After Tyra tells Dionne that she looks “dumpy” today, they look at her photo with Super Sappho Miss Kim. Dionne admits she was “scared.” “Why were you skurred?” Miss J. asks. Dionne says it’s because she only puts her lips on men. Oh that’s right, I forgot Miss Wholahay would rather lock lips with some old man than a beautiful young girl LOL! “You skurred cuz you knew you would like it,” Miss J. taunts. Her pic bears Kim’s battlecry, “One down, Eleven to go!” Twiggy says considering she felt uncomfortable “it’s a fabulous picture.” Matthew says Dionne, “came out and…became my favorite girl of the day.”
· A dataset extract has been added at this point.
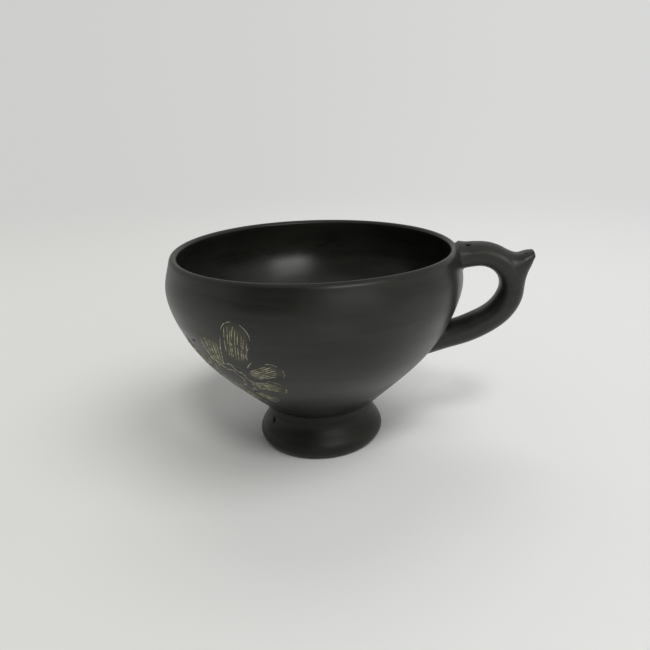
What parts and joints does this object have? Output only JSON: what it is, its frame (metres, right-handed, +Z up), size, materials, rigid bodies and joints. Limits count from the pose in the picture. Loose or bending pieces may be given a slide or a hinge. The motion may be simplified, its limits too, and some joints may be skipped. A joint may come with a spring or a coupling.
{
  "type": "cup",
  "caption": "Footed pottery drinking cup: round-bottomed bowl on a low hollow foot, with one ring handle that carries a dished thumb spur.",
  "frame": {"origin": "centre of the foot's standing ring, on the plane the cup stands on", "axes": "+Z up along the bowl's axis, +X towards the handle, +Y across the handle"},
  "size_m": [0.147, 0.1188, 0.0832],
  "materials": {
    "burnished_black_clay": "burnished semi-gloss"
  },
  "bodies": {
    "root": {"bowl": "burnished_black_clay", "foot": "burnished_black_clay", "foot_coil": "burnished_black_clay", "handle_loop": "burnished_black_clay", "upper_handle_pad": "burnished_black_clay", "lower_handle_pad": "burnished_black_clay", "thumb_spur": "burnished_black_clay"}
  },
  "joints": []
}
Jael’s best shot says, “I guess I am drop dead gorgeous!” Tyra, however, disagrees, criticizing Jael for not letting go enough to look “faint-y.” Nigel thinks that Jael’s tendency is to be “robotic” in her movements; he then executes a pretty decent imitation of Jael’s sometimes spastic physicality. Jael then goes off into a long, unintelligible excuse which leaves the judges looking bemused.
Renee thanks Tyra for the opportunity to see her family. Her picture has Joanie leaning over to say, “It hurts—Don’t it?” Twiggy says that even though she’s frowning in the picture, she still looks pretty. Renee tries to pull a Nata, by pointing out that she acted on a note she received in judging. She mentions that panel told her to “ugly it up” so she tried not to worry about her face. It doesn’t quite work, Tyra replies, “Not so ugly.” The panel then critiques Renee’s personal presentation, saying her hair and make up need to be toned down as it is making her look older.
Deliberation is mostly an echo of the criticism and praise the girls received earlier, then it’s off to present the returning girls with their photos. Coming back for sure are Dionne, Natasha, Brittany, Renee, and Jaslene. Whitney unfortunately achieves a threepeat of her appearance in the Bottom Two and is joined by Jael. They hold on to each other for the final verdict, and Tyra says they should “hold on to each other for dear life because you each have what the other person needs.” It’s simple: Whitney’s personality shines in person, but not on film; Jael looks great in a picture, but is not coming off as articulate in real life.
Ultimately, Jael gets to stay. Tyra asks her to say something to prove that they aren’t making a mistake in keeping her. Jael says, “I will definitely prove myself to be all that you believe I am.”
Whitney hugs Tyra and promises “this isn’t the last.” Whitney seems stunned; she didn’t think that she was going to be eliminated today. She’s disappointed she’s not going to be America’s Next Top Model, even though she admits “It’s becoming evident to me that maybe modeling isn’t exactly the avenue I need to be going down.” She will continue to strive, however, especially after receiving encouragement from Tyra. So the last hope for a Plus Size Top Model walks away, proving that brains really don’t make the model. Go back to school, girl, and have Tyra write your letter of rec!